• Source excerpt
==*==
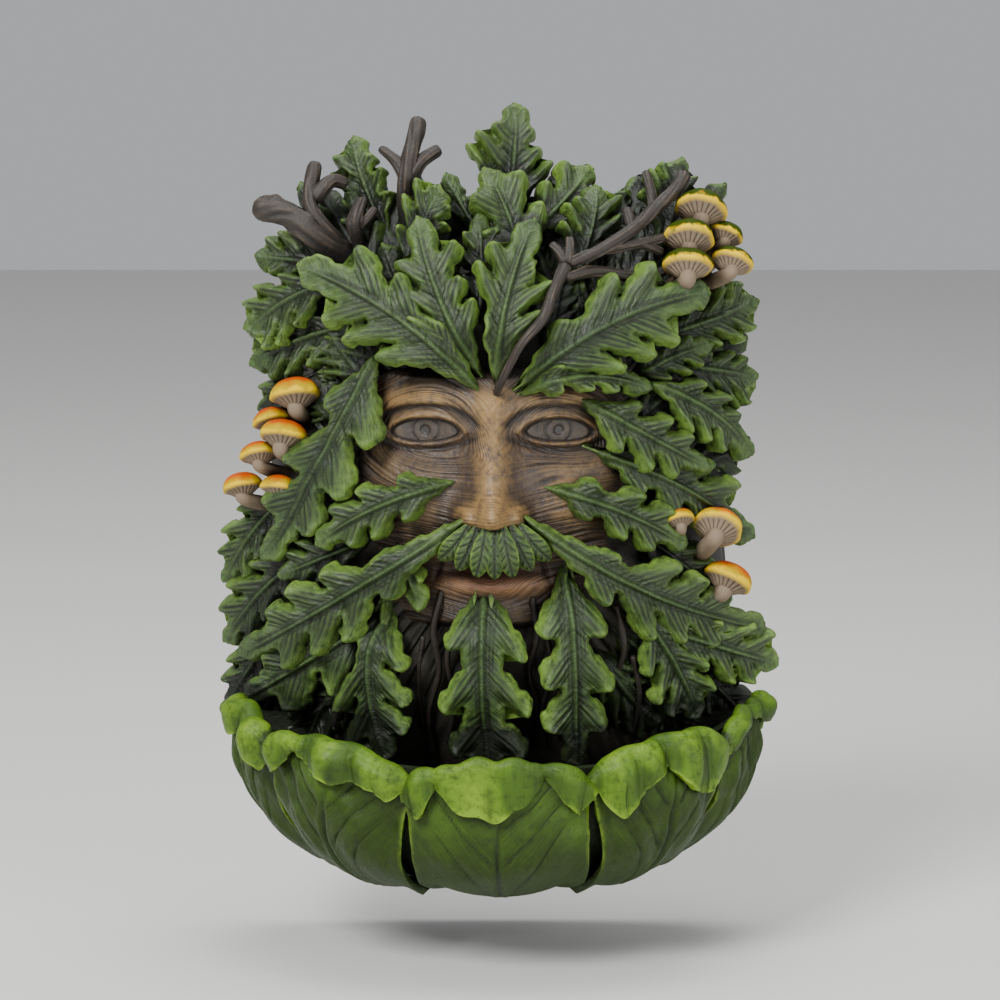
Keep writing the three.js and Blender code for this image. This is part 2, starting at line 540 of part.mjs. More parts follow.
// The outside of the basin: five overlapping petals, each with a lip that rolls out and hangs in waves
function petalBody() {
  const steps = 5;
  const seam = 0.4;
  const stops = PETALS.flatMap(({ until, lift, waves }, i) => {
    const from = i === 0 ? -90 : PETALS[i - 1].until + seam;
    return Array.from({ length: steps + 1 }, (_, k) => {
      const share = k / steps;
      const swell = Math.sin(Math.PI * share) ** 0.6;
      const wave = swell * (0.5 - 0.5 * Math.cos(2 * Math.PI * waves * share));
      const turn = THREE.MathUtils.degToRad(THREE.MathUtils.lerp(from, until, share));
      return { turn, lift, swell, wave };
    });
  });
  const at = new Map(stops.map((stop) => [stop.turn, stop]));
  const curl = (wave) => 0.4 + 0.6 * wave;
  const level = (down, proud) => (turn) => {
    const stop = at.get(turn);
    return basinSpot(turn, down(stop), proud(stop));
  };
  return skin(halfRound(stops.map((stop) => stop.turn), [
    level(() => 0, ({ lift }) => lift * 0.5),
    level(() => 0.02, ({ lift, wave }) => lift + LIP_ROLL * curl(wave)),
    level(({ wave }) => 0.05 + LIP_HANG * wave, ({ lift, wave }) => lift + 1 + LIP_ROLL * curl(wave)),
    level(({ wave }) => 0.12 + LIP_HANG * wave, ({ lift, swell }) => lift * 0.5 + swell),
    level(() => 0.5, ({ lift, swell }) => lift * 0.8 + PETAL_SWELL * swell),
    level(() => 0.82, ({ lift, swell }) => lift * 0.6 + PETAL_SWELL * swell),
    level(() => 0.99, () => 0),
  ], 0));
}

// The hollow of the basin, which stops short of the wall and runs up past the rim
function basinHollow() {
  const arcs = 10;
  const above = 40;
  const backDepth = 30;
  const turns = Array.from({ length: arcs + 1 }, (_, i) => (i / arcs - 0.5) * Math.PI);
  const inset = -BASIN_WALL / across;
  const floorZ = BASIN.bottomZ + BASIN_FLOOR / tall;
  const level = (down, raise = 0) => (turn) => {
    const place = basinSpot(turn, down, inset, floorZ);
    place.z += raise;
    return place;
  };
  const levels = [level(0, above), level(0), level(0.3), level(0.6), level(0.85)];
  return skin(halfRound(turns, levels, backDepth));
}

// The keyhole: a round bore for the screw head, with a slot above it that is wider behind its lip
function keyhole() {
  const outline = (halfWidth, bore) => {
    const shape = new THREE.Shape();
    const meet = Math.sqrt(bore ** 2 - halfWidth ** 2);
    shape.moveTo(halfWidth, meet);
    shape.lineTo(halfWidth, KEYHOLE_SLOT_LENGTH);
    shape.absarc(0, KEYHOLE_SLOT_LENGTH, halfWidth, 0, Math.PI, false);
    shape.lineTo(-halfWidth, meet);
    const side = Math.acos(halfWidth / bore);
    shape.absarc(0, 0, bore, Math.PI - side, 2 * Math.PI + side);
    return shape;
  };
  const bore = KEYHOLE_HEAD_BORE / 2;
  const place = new THREE.Matrix4().makeRotationX(Math.PI / 2).setPosition(0, 0, KEYHOLE_HEIGHT);
  const cut = (halfWidth, start, end) => {
    const shape = new THREE.ExtrudeGeometry(outline(halfWidth, bore), {
      depth: end - start, bevelEnabled: false, curveSegments: 6 });
    return solidOf(shape.translate(0, 0, start), place);
  };
  const mouthOverlap = 1;
  const entry = cut(KEYHOLE_SLOT_WIDTH / 2, -mouthOverlap, KEYHOLE_LIP + 0.1);
  const pocket = cut(bore * 0.98, KEYHOLE_LIP, KEYHOLE_LIP + KEYHOLE_POCKET);
  return entry.add(pocket);
}

const leafGroups = [CROWN_LEAVES, BROW_LEAVES, SIDE_LEAVES, MOUSTACHE_LEAVES, BEARD_LEAVES];
const leaves = leafGroups.flatMap((list) => Object.values(list)).map(leafBlade);
const basinShell = solidOf(petalBody()).subtract(solidOf(basinHollow()));
const parts = [headCore(), face(), ...leaves, ...lipLeaves(), ...BRANCHES.map(branch),
  ...MUSHROOMS.flatMap(mushroom)]
  .map((shape) => solidOf(shape));
const casting = parts.reduce((whole, piece) => whole.add(piece), basinShell).subtract(keyhole());

const result = casting.getMesh();
const geometry = new THREE.BufferGeometry();
geometry.setAttribute('position', new THREE.BufferAttribute(new Float32Array(result.vertProperties), 3));
geometry.setIndex(new THREE.BufferAttribute(new Uint32Array(result.triVerts), 1));
geometry.computeVertexNormals();

const mask = new THREE.Mesh(geometry, LEAF_GREEN);
mask.name = 'green_man_mask';

const group = new THREE.Group();
group.add(mask);

export default group;
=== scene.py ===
"""Green man mask: a foliate head with a basin of leaf petals, dressed over its solid frame."""

import json
import math

import bpy
import numpy as np
from bpy.props import FloatProperty, FloatVectorProperty, PointerProperty
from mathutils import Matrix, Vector

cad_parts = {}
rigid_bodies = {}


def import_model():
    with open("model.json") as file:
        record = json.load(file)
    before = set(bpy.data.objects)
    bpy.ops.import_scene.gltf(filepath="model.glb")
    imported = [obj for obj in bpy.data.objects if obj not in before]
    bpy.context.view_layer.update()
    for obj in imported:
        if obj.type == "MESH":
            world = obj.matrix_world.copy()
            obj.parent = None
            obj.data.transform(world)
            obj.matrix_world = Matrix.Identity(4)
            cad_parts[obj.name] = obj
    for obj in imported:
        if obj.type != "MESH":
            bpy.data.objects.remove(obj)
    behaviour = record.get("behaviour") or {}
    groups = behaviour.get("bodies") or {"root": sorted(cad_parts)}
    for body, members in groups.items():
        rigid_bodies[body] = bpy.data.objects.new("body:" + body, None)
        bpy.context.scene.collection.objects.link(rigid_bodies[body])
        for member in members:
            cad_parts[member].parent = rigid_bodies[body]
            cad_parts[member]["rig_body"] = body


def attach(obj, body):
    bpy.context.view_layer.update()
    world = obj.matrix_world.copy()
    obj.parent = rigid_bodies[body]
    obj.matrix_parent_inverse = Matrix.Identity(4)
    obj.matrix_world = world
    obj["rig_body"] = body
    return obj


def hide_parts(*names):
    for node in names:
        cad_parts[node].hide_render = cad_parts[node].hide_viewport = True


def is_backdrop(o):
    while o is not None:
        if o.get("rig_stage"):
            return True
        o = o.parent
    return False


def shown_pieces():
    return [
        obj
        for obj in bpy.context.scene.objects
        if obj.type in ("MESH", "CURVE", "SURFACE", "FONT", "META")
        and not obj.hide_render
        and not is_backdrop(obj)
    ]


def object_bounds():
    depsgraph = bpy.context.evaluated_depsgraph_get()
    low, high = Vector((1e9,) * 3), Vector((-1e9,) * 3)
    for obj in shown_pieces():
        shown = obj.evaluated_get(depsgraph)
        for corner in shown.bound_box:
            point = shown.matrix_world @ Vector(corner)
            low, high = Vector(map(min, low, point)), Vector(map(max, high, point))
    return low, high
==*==
• Problem details
Print exactly the run of lines that starts at the line with "const mask = new" and ends at the line with "before = set(bpy.data.objects)". Leave out every other line.

• Correct result
const mask = new THREE.Mesh(geometry, LEAF_GREEN);
mask.name = 'green_man_mask';

const group = new THREE.Group();
group.add(mask);

export default group;
=== scene.py ===
"""Green man mask: a foliate head with a basin of leaf petals, dressed over its solid frame."""

import json
import math

import bpy
import numpy as np
from bpy.props import FloatProperty, FloatVectorProperty, PointerProperty
from mathutils import Matrix, Vector

cad_parts = {}
rigid_bodies = {}


def import_model():
    with open("model.json") as file:
        record = json.load(file)
    before = set(bpy.data.objects)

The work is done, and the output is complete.